Late last week (February 1) e-commerce giant Amazon Q4 2017 Earnings Call. The call was led by Amazon’s Director of Investor Relations, Dave Fildes and Brian Olsavsky Amazon’s Senior VP & CFO.
The pair detailed impressive results including a revenue surge of 38% to $60.5 billion, surpassing analysts’ expectations for sales of $59.83 billion. The retailer’s profits more than doubled to $1.9 billion; receiving a $789 million boost from the Republican tax bill passed in December.
After the brief results statement the pair went on to answer questions from the analysts participating in the call, not surprisingly private brand will continue to play a significant strategic role in the coming year.
Relevant questions included:
Youssef Squali – SunTrust Robinson Humphrey
We’ve seen that the number of private label products on the site has increased pretty dramatically over the last 12 to 18 months. Could you speak to your private label strategy, in general? How big is that segment today? How big can it become? And just broadly speaking, how are the margins in that segment versus comparable third-party products?

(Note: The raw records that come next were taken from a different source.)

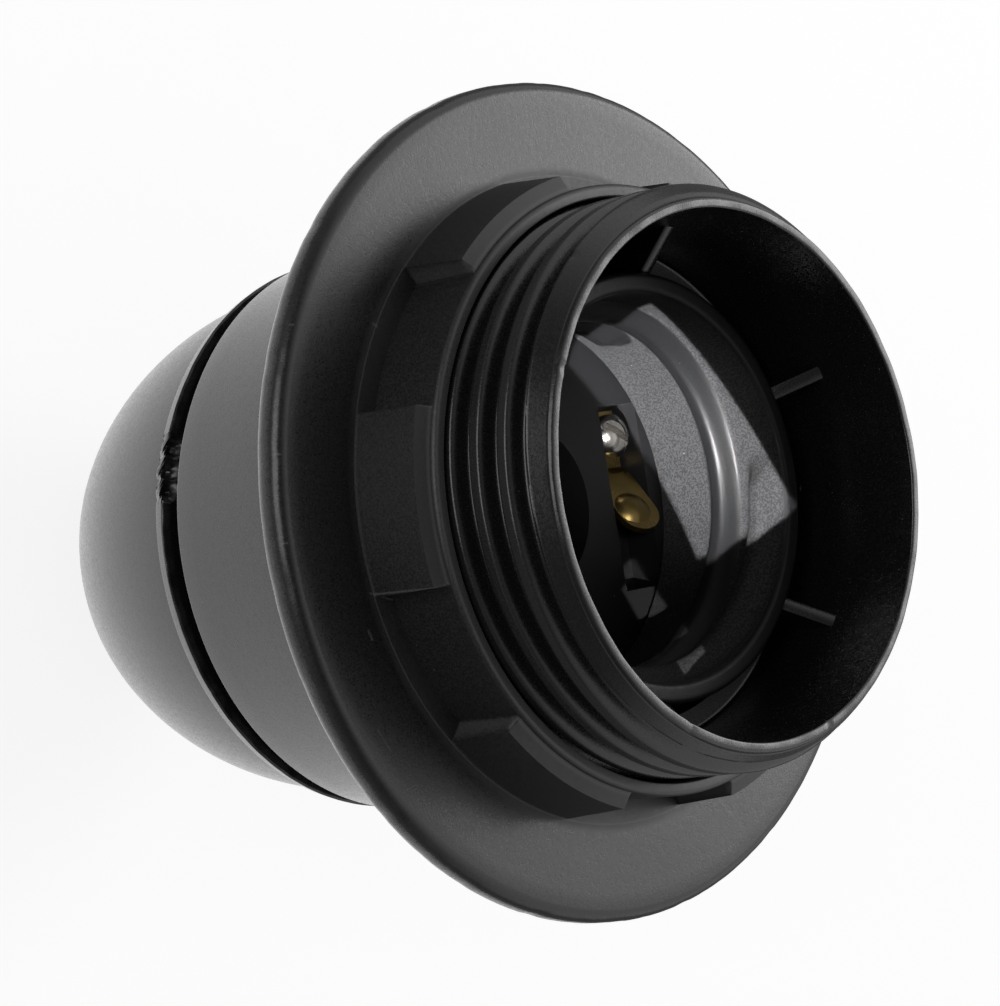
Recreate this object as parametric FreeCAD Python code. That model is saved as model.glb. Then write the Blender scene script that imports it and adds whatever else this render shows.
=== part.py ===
import FreeCAD
import Part
import math
import os

# Screw-shell lamp holder for an E27 lamp, in millimetres.
# The origin is the centre of the entry neck's end face and +Z runs up the axis to the lamp's mouth.
# Heights are counted from the end of the neck. Angles are counted from +X, towards +Y.

V = FreeCAD.Vector
up = V(0, 0, 1)

# Heights along the axis
neck_height = 5.4
dome_height = 18.8
rim_band = 1.4
shadow_gap = 1.7
barrel_length = 18.5
thread_reach = 16.3
flange_thickness = 2.45
collar_height = 5.9
sleeve_set_back = 7.8
sleeve_length = 11.9
groove_set_back = 11.1
groove_floor_thickness = 2.3
spigot_length = 6.7
lock_height = 2.5

# Radii, walls and the sweeps of the dome's arcs
neck_radius = 7.0
entry_bore = 4.5
dome_sweep = 27.0
shoulder_sweep = 6.5
neck_fillet = 0.8
rim_inset = 0.2
rim_overhang = 1.3
rim_draft = 0.3
rim_step = 0.35
dome_wall = 1.6
barrel_step = 0.5
barrel_wall = 1.6
thread_crest = 20.0
thread_depth = 1.2
thread_wall = 1.5
mouth_wall = 0.73
groove_wall = 1.3
sleeve_wall = 1.45
sleeve_lip = 0.45
lamp_major = 13.5
lamp_minor = 12.18
spigot_root = 16.3
spigot_ridge = 0.7
tube_bore = 14.8
tube_neck = 1.5
flange_radius = 29.5
flange_round = 0.9
collar_play = 0.26
collar_wall = 0.9
ring_recess_wall = 0.4
ring_recess = 0.3
lug_base_rise = 1.54
lug_top_rise = 1.08
lug_sink = 0.5
lug_round = 0.4
edge_break = 0.3
lip_break = 0.15

# Threads: pitch, and the angle at which each ridge passes a known height
skirt_pitch = 2.5
skirt_runout_turn = -84.0
skirt_runout = 0.75
skirt_thread_lead = 0.2
skirt_overrun = 0.8
mouth_cone_drop = 1.8
lamp_pitch = 3.629
lamp_thread_turn = 90.0
lamp_thread_top = 1.9
lamp_thread_bottom = 3.3
spigot_pitch = 2.5
spigot_thread_lead = 1.4
ridge_sink = 0.2
ridge_turns = 1.8
ridge_chamfer = 0.3
ridge_flat = 0.5
envelope_sink = 0.6

# The widths of a ridge's foot and top, as shares of its pitch
skirt_ridge_widths = (0.8, 0.32)
lamp_ridge_widths = (0.82, 0.38)
spigot_ridge_widths = (0.72, 0.28)

# Repeats
lug_count = 6
lug_span = 32.0
lug_turn = -95.0
lug_drop = 0.4
web_count = 6
web_thickness = 1.0
web_turn = 50.4
web_rise = 3.0
web_drop = 0.7
hook_count = 3
hook_turn = 30.0

# The torn stretch of the dome's rim: each bite's angle from its middle, width and depth
tear_turn = -110.0
tear_depth = 1.0
tear_near_share = 0.125
tear_far_share = 0.2
tear_far_depth = 0.8
tear_bites = [(-4.6, 2.2, 1.05), (0.2, 1.9, 1.45), (4.2, 2.4, 0.85)]

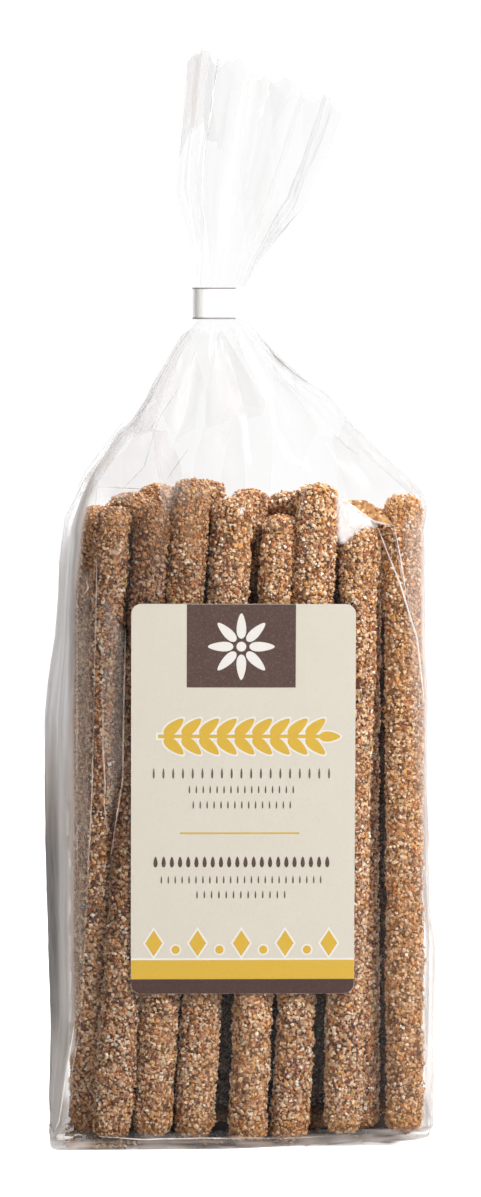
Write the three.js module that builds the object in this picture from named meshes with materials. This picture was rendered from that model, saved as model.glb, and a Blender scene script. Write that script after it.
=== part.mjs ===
// A clear film bag of breadsticks, standing on its folded base. The sticks fill a flat block in three rows,
// the film is drawn in above them, gathered in a white clip band, and fans out again over it.
// Millimetres, +Z up, +X to the right and the labelled front towards -Y.
// The origin is the middle of the footprint.
import * as THREE from "three";

// The sticks: eight in a row, three rows deep, with a coating of coarse grain.
// Only the outer rows shape the bag.
const stickRadius = 6.2;
const rowPitch = 12;
const frontRow = {
  topX: [-39.4, -27.2, -15.4, -2.3, 10.6, 23.4, 35.8, 49.4],
  footX: [-46.9, -40, -27.5, -14.6, 2.4, 15.2, 31, 50.2],
  topZ: [196.5, 197.5, 205, 199.5, 194, 203.5, 191, 200],
};
const backRow = {
  topX: [-47.6, -36.4, -25.6, -11.5, 3, 17.5, 32, 47],
  footX: [-47.2, -34.4, -21.8, -9.2, 3.6, 16.8, 31.4, 46.8],
  topZ: [168, 198, 202.5, 197, 201, 196, 188, 195],
};

// The film: where it stands clear of the sticks, how far it sags between them, and the round of its edges.
const filmGap = 0.7;
const sagBetweenSticks = 2.8;
const sideFold = 1.2;
const shoulderFoldIn = 0.42;
const cornerRadius = 4;
const baseRound = 2.5;
const baseSpread = 2.2;
const baseSpreadHeight = 12;

// The film lies on the sticks over the wide faces, from above the base up, and hangs free near the sides.
const faceFrom = 0.5;
const faceFull = 0.66;
const freeAtSide = 9;
const freeAtCorner = 2;
const drapeStartZ = 3;
const drapeFullZ = 14;
const sideFoldFullZ = 40;

// Heights of the bag: where the shoulders start, the clip band, and the ragged top of the fan.
const shoulderZ = 187;
const drapeEndZ = 205;
const clearZ = 212;
const roundedZ = 245;
const neckLowZ = 253.5;
const neckHighZ = 264.5;
const fanTopLeftZ = 338;
const fanTopRightZ = 322;

// Edges of the film seen from the front, and half its depth, as [height, distance] pairs.
const leftEdge = [
  [0, -58.8], [45, -58.9], [70, -59], [106, -60.2], [131, -60.2], [143, -59], [155, -57.4], [180, -55.8],
  [192, -54.4], [204, -49.2], [210, -45.2], [217, -40.4], [223, -34.8], [229, -30.4], [235, -26.6],
  [247, -18.4], [neckLowZ, -13.1], [neckHighZ, -13.1], [276, -13.4], [296, -17.6], [317, -16],
  [fanTopLeftZ, -14],
];
const rightEdge = [
  [0, 58.6], [45, 59.2], [95, 59.2], [131, 58.4], [180, 58.2], [199, 57.4], [206, 51.4], [220, 38],
  [233, 24.6], [246, 9.8], [neckLowZ, 1.3], [neckHighZ, 1.3], [275, 5.6], [287, 12.6], [298, 18.6],
  [fanTopLeftZ, 29],
];
const halfDepth = [
  [0, 20.4], [12, 19.6], [40, 19.3], [194, 19.3], [206, 17.6], [220, 13.6], [234, 9.2], [246, 5.2],
  [neckLowZ, 2.7], [neckHighZ, 2.7], [278, 5.4], [296, 8.4], [fanTopLeftZ, 11],
];

// How far the front folds of the sides stand inside the edges, as [height, distance] pairs.
const leftFrontIn = [
  [0, 0.6], [3, 1.2], [8, 3.2], [23, 4.8], [38, 6.4], [140, 6.8], [165, 4.6], [185, 4], [205, 2], [215, 0],
];
const rightFrontIn = [[0, 1], [8, 2.6], [40, 3.4], [170, 3], [190, 2], [202, 0]];

// The front edge of the folded base, as [across, depth] pairs, and the height where the fold ends.
const baseFront = [[-60, 21], [-6, 21], [16, 19.9], [34, 19.2], [47.5, 16.6], [52.6, 13.4], [58.4, 5], [59.5, 4]];
const baseFoldFromZ = 0.5;
const baseFoldEndZ = 7;

// Gathers: folds round the bag, how deep they are against the depth of the film,
// how much of that goes across, and how far they drift sideways.
const shoulderFolds = 13;
const fanFolds = 9;
const shoulderFoldDepth = 0.16;
const fanFoldDepth = 0.3;
const shoulderFoldAcross = 0.2;
const fanFoldAcross = 0.35;
const foldDrift = 0.35;
const foldStart = 1.3;
const foldsFromZ = 195;
const foldsFullZ = 230;
const fanFoldsFullZ = 288;
const fanTopNotch = 4.5;
const notchStart = 0.3;

// The clip band is a stiff strip bent round the neck, its two ends pressed together in a short tail.
const band = { width: 16.8, depth: 7.6, wall: 0.6, height: 9.2, tail: 4.6, tailThick: 1.3, leftX: -14.6 };
const bandZ = 254.4;

// The label is stuck to the film over the middle of the front row. Its tilt is in degrees.
const label = {
  width: 68.4, height: 119.6, corner: 3.1, thick: 0.4, leftX: -34.3, lowZ: 48.2, gap: 0.3, tilt: 0.2,
};

// Places on one ring round the bag, and the heights of the rings.
const columns = 148;
const levels = [
  0, 0.8, 2.5, 9, 16, 60, 106, 131, 155, 183, 189, 193, 197, 201, 205, 210, 216, 222, 228, 234, 240, 246, 250,
  neckLowZ, neckHighZ, 268, 274, 281, 289, 298, 311, 324, fanTopLeftZ,
];

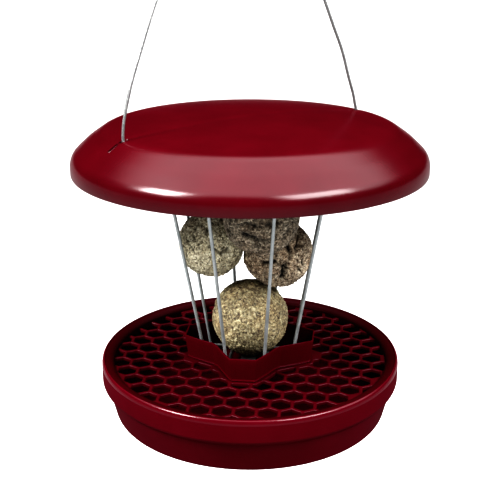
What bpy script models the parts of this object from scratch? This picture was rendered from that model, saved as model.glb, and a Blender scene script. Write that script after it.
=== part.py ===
"""Hanging suet ball feeder.

A wire cage of suet balls stands in a four-lobed socket. The socket sits in a honeycomb perch grid over
a seed tray, and one bolt up the middle holds the three together. Two arms on the cage's top ring take
the ends of a steel cable loop, and the roof slides up that cable so that the cage can be filled.

Metres, +Z up, front towards -Y. The origin is the top of the cable loop, where the feeder hangs.
Heights are given from the crest of the tray's rim, and level() turns one into a Z.
"""

import math

import bmesh
import bpy
from mathutils import Matrix, Vector

# Whole feeder
HANG_HEIGHT = 0.366  # crest of the tray's rim to the top of the cable loop
ROOF_RADIUS = 0.1400
CABLE_INSET = 0.0315  # from the roof's edge in to the cable's holes
CABLE_OUT = ROOF_RADIUS - CABLE_INSET
CAGE_TOP_SHARE = 0.645  # cage wires' circle at its top, of the cable's holes' distance
FIT_GAP = 0.0003  # between pieces that touch or are welded
CUT_OVERRUN = 0.004  # how far a cutter runs past what it cuts
BASE_TURN = math.radians(-6.2)  # cage, socket and grid are turned this far about Z
ROUND_STEPS = 52  # sides of a large turned piece

# Seed tray
TRAY_RADIUS = 0.1238
TRAY_DEPTH = 0.0480
TRAY_WALL = 0.0024
BAND_HEIGHT = 0.0155  # upright band round the rim
SHOULDER_HEIGHT = 0.0075  # from the band in to the lower wall
SHOULDER_WIDTH = 0.0068
SHADOW_GROOVE = 0.0012  # undercut line below the shoulder
TRAY_TAPER = 0.0036
RIM_ROUND = 0.0030
BASE_ROUND = 0.0045
FOOT_WIDTH = 0.0090  # standing ring under the tray
FOOT_HEIGHT = 0.0015
PILLAR_RADIUS = 0.0125  # boss in the middle of the tray, under the socket
RECESS_RADIUS = 0.0092  # bolt head's pocket under the tray
RECESS_DEPTH = 0.0060

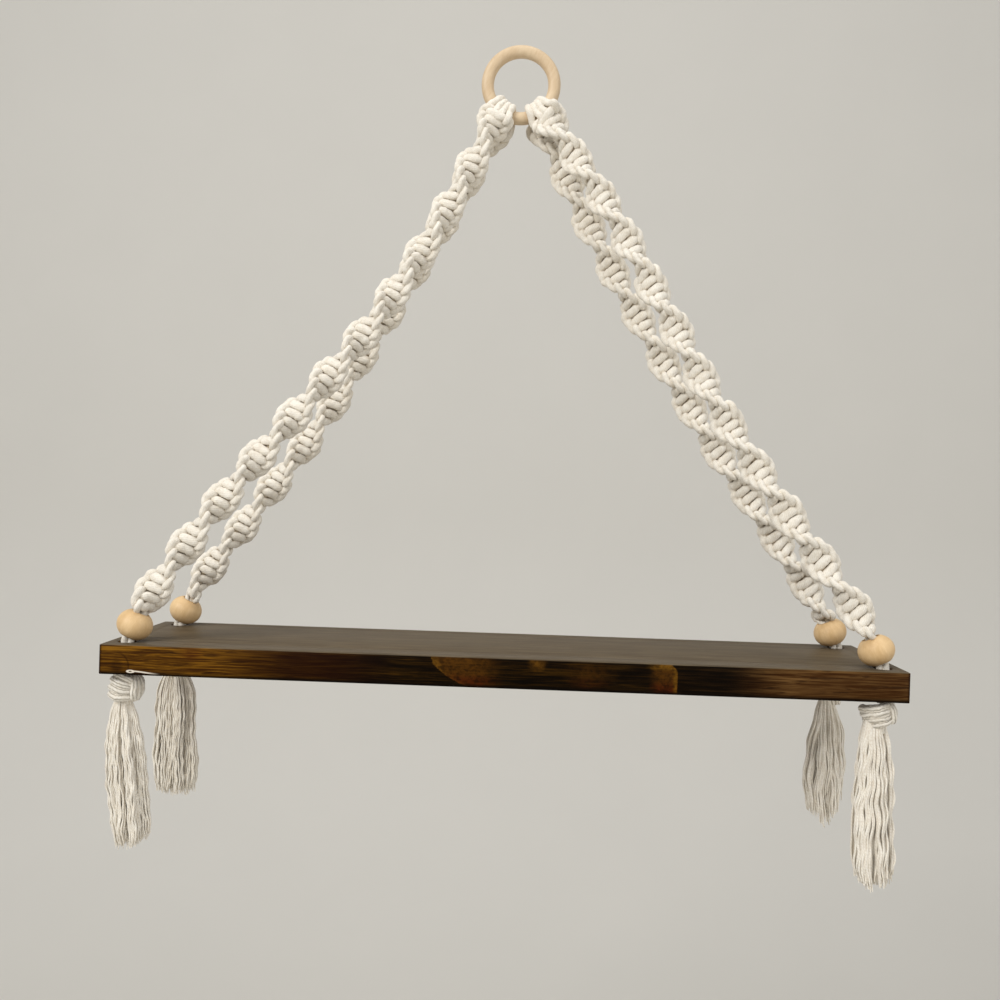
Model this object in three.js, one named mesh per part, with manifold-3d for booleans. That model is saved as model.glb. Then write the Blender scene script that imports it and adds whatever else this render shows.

Yes, thanks for the question. This is Dave. I think broadly, when we look at our strategy, it’s focused on, number one, providing a broad selection for customers across a number of categories, so that they can find and buy exactly what they’re looking for. When you look at private brands, it’s very much meant to supplement that great selection, and we look for ways to be able to find private label items that have a high-caliber of quality, but also can bring that selection and that convenience for customers and really supplement what vendors and sellers are already providing the customers in many cases. We’ve not broken out kind of how significant or how large that is. I think for a lot of these initiatives, when you look across categories that would offer, many of them are still earlier stage and have been around even from kind of infancy for shorter period of time, a year, a couple of years, in some cases.
Amazon Fashion is one area where you’re seeing us offer a number of private apparel brands and some of the more popular lines with customers things like Good Threads, Amazon’s Essentials, which is men’s and women’s basics; consumables, is, of course, another big area where we have the benefit of working with some of the Whole Foods private label, but also doing some of our other Amazon brands, things like Happy Belly and Wickedly Prime and others. So, I think we’ll continue to iterate on those and try to find different areas. And certainly, there’s other verticals that I didn’t mention there that we’re interested in continuing to kind of learn from customers what they want and what they’re looking for there, and so we’ll keep adding selection.
Douglas Anmuth – JPMorgan Chase & Co.
Brian, I was hoping you could talk about how you’re thinking about your primary investment areas in 2018 and perhaps if you could put it in context of ’17. There are things that are notably different this year relative to last year and also, how you think about the margin trajectory relative to what we saw last year.
Brian Olsavsky – Amazon
Sure. I will be giving you guidance quarter by quarter, but I can talk to the general trends in the large investment areas. Let me start with AWS infrastructure and the growth in technical and sales teams. That will continue. We’re [indiscernible] $20 billion run rate in top line revenues for AWS, up from 18% — actually $18 billion last quarter. So we’re very happy with both the progression in new services and features that we’ve been able to bring to customers and also their response with continued geographic expansion and continuing to again build on our tech teams and our sales teams. So that would — that expense is going to continue and likely increase. Prime benefits will continue to increase as well. Prime Now — excuse me, Prime Video, Prime Now, AmazonFresh, all of our major Prime benefits, we continue to expand globally.
Devices, as Jeff said in the press release, we are very happy with the results of Alexa. It’s a very positive surprise for us both on a — adding a little bit more to that, we had record device sales with very high levels of customer engagement, including increased levels of voice shopping, growth in functionality, growth in our partner, partners we work with, skills that we’ve increased rapidly, we’re over 30,000 skills for Alexa. We’ve got 4,000 plus smart home devices from 1,200 unique brands. So that — the relationships we’re having with external companies is actually helping to accelerate the adoption of Alexa with customers. So really strong usage of — excuse me, Alexa with our devices. Obviously, Echo, Echo Show and the Echo family all directly tied to Alexa, but also Fire TV and tablets and we’re seeing more and more engagement. Alexa usage on Fire TV is up 9x year-over-year.
Music listening time on Alexa was 3x higher this holiday season. So that’s what we mean when we said far exceeding our expectations. Those are the things that I would point to. And that is an area again where we’ll continue to invest heavily, and as you say, double down on that. Fulfillment, again, is — fulfillment capacity, especially the fuel strong top-line growth and growth in Amazon fulfilled the units, which, again, is growing much quicker than our unit growth rate. We expect that and hope that to continue as well into 2018. Video content, we spoke about on the last call. We do like the results we’re seeing with engagement on customers, their buying habits, their engagement with the Video content, their use of it on devices and we will continue to increase our budget in that area. But I’d be really — I’d incorporate that into the guidance each quarter as we move through the year.